Health News of Friday, 2 May 2014
Lovers of bat meat may still continue to enjoy their delicacy in spite of the fact that the mammals are said to be major carriers of the Ebola virus epidemic that hit some parts of Africa recently.
However, bat eaters must void picking dead and sick ones and must also thoroughly cook the meat of healthy bats before consumption, the Ashanti Regional Director of Health Services has cautioned.
Dr. Alexis M Nang-Beifubah said though cave bats, which are mostly found in Techiman in the Brong Ahafo Region, are said to be the natural hosts of the virus, a parasite prevalence study conducted by Ghana Wildlife on bats in Ghana had revealed that Ghanaian bats were safe from the virus.
He gave the same advice to lovers of bush meat, and hunters in particular, to avoid collecting dead and sick animals during their hunting games, as some could be carrying the virus that could be dangerous when not properly handled.
He said even though there was no reported Ebola case in Ghana, the Ghana Health Service “is admonishing Ghanaians to be on the alert.”
Addressing the media in Kumasi, Dr. Nang-Beifubah said though the media blew the suspected case of Ebola in the region out of proportion, the directorate was happy because the incident tested the preparedness of the region to handle such a situation.
He stated that due to the peculiar nature of the virus, it could only be confirmed through laboratory tests, but pointed out that health workers were most at risk in contracting the virus as they normally handled the patients who might not have taken the necessary precautionary measures.
According to him, the region has a consignment of protective gears for distribution to health workers in case of an outbreak.
Dr. Nang-Beifubah also indicated that the directorate had put all the health facilities in the region on red alert and had met with the district health directors and educated them on what to do in case of an outbreak. He gave an assurance that the region was prepared to handle any such case.
He said the region had so far chosen two isolation centres: Tafo and Kumasi South hospitals, as the places that would be used to confine patients in case of an outbreak.
The regional director asked Ghanaians to adhere to personal hygiene at all times and to endeavour to wash their hands with water and soap, especially after burial services.
Dr. Nang-Beifubah called for the support of the media in the public education campaign against the spread of the virus.
He said though the Ebola condition was not curable, it could be prevented through the observation of basic hygiene.
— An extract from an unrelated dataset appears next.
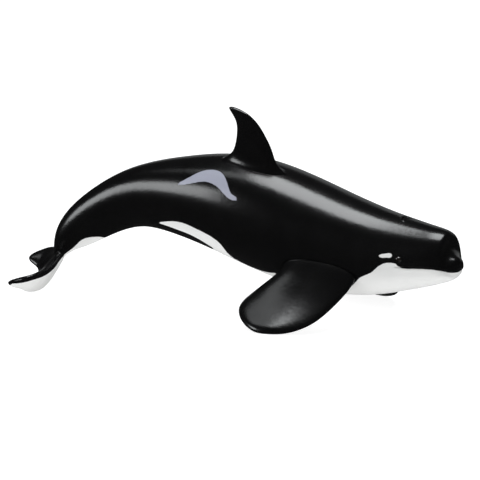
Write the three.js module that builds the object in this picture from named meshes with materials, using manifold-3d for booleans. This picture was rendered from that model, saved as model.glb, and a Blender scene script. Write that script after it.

He gave some of the preventive measures as avoiding direct contact with fruit bats, chimpanzees, gorillas, monkeys, forest antelopes and porcupines found dead or ill in the rainforest.
“Persons who have died of Ebola must be handled using appropriate protective gear and buried immediately under strict supervision,” he stated.
Ebola is a severe, infectious, often fatal disease, in humans. It is very infectious and can kill in a short time. A total of 161 cases so far have been reported in the sub-region, out of which 112 people have died.